To signal mating readiness, the female presents her vulva to the male. Since groups are made of several more females than males, each male mates with several females. Generally, the male will display a striking, light-blue scrotal pouch, most prevalent during the mating season. Males do not take part in raising the young, but other females of the group (the "aunties") share the burden. The dominance hierarchy also comes into play, as the offspring of the more dominant group members get preferential treatment. The gestation time is about 163–165 days, and births are typically of a single young. The births usually happen at the beginning of the rainy season, when sufficient food is available. The young are weaned at about six months of age and are fully mature in four to five years. The life expectancy of the green monkeys is 11–13 years in captivity, and about 10–12 years in the wild.

==Human interaction==
In the Caribbean islands, interactions between humans and monkeys are sometimes problematic. On the island of Barbados, farmers complain about the monkeys damaging their crops, and many try to find ways to keep them at bay. On Halloween 2006, a monkey was suspected of causing an island-wide, eight-hour blackout. The monkey apparently climbed a light pole and tripped an 11,000- and 24,000-volt powerline.

In some African countries, many monkeys are killed by power lines, dogs, predatory animals e.g. wild cats, vehicles, shooting, poisoning, and hunting for sport. Added to this, an increase in desertification, and loss of habitat due to agriculture and urbanisation has occurred. As a result, the population numbers in troops are declining in urban areas to an average of between 15 and 25 individuals, with many troops disappearing altogether.

=== Use in scientific research and vaccine production ===

The African green monkey has been the focus of much scientific research since the 1950s, and cell lines derived from its tissues are still used today to produce vaccines for polio and smallpox. Chlorocebus species are also important in studying high blood pressure and AIDS. Unlike most other nonhuman primates, they naturally develop high blood pressure. In Africa, the monkeys are massively infected with simian immunodeficiency virus (SIV), related to the ancestor of human immunodeficiency virus (HIV), both of which are widespread throughout populations. Chlorocebus monkeys are a natural host of SIV and do not succumb to immunodeficiency upon infection; therefore they are an important model in AIDS studies to understand protective mechanisms against AIDS. The monkeys infected with SIV and humans infected with HIV differ in microbial responses to infection.

Vero cells are a continuous cell line derived from epithelial cells of the African green monkey kidney, and are widely used for research in immunology and infectious disease. Similar cell lines include buffalo green monkey kidney and BS-C-1.
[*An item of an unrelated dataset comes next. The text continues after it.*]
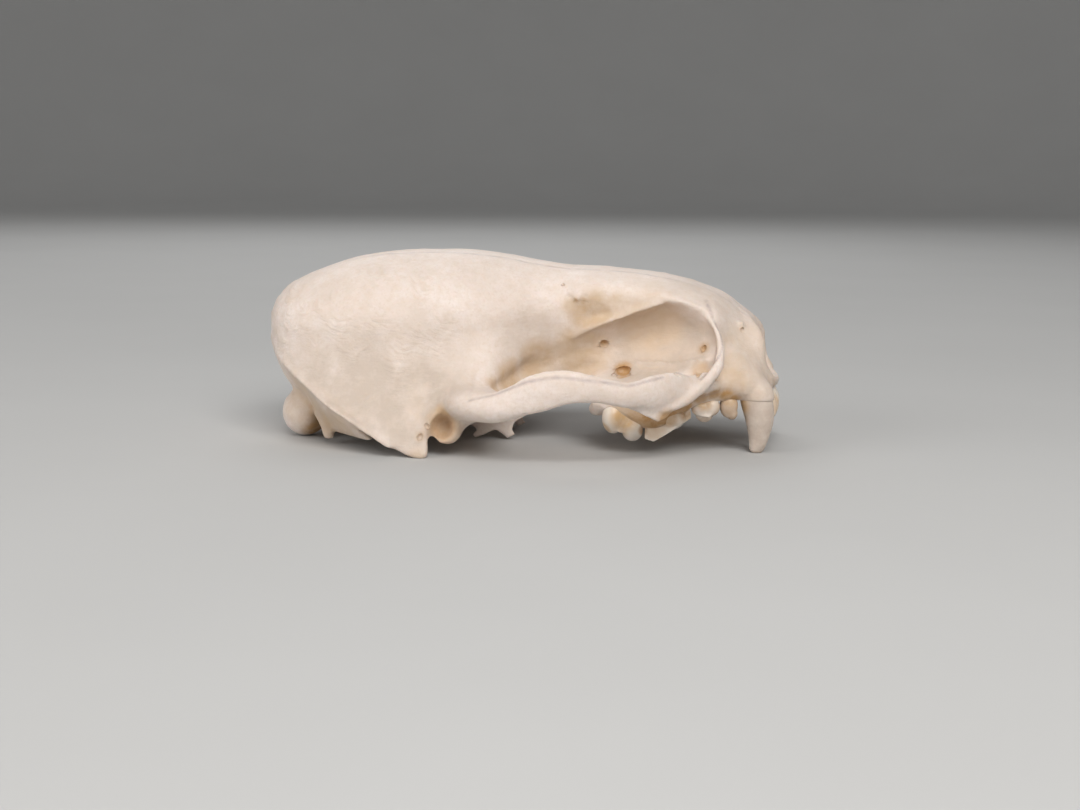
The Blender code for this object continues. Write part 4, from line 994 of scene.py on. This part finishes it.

Chlorocebus monkeys are an important model organism for studies of AIDS, microbiome, development, neurobehavior, neurodegeneration, metabolism and obesity. A genome of chlorocebus monkey (Chlorocebus sabaeus) was sequenced and the genome reference with gene models is available in genome browsers NCBI Chlorocebus_sabeus 1.1 and Ensembl Vervet-AGM (Chlorocebus sabaeus) . It facilitated genomic investigations in this monkey, including population genetics studies across Africa and Caribbean and characterization of gene expression regulation across development in brain and peripheral tissues, during prenatal development, and during reaction to psychosocial stress related to relocation and social isolation.

Epigenetic clock based on CpG methylation in DNA - a complex biomarker of aging - was developed for Chlorocebus sabaeus in several variants: tissue-specific clocks for brain cortex, blood, and liver; multitissue clock; and human-sabaeus monkey clocks.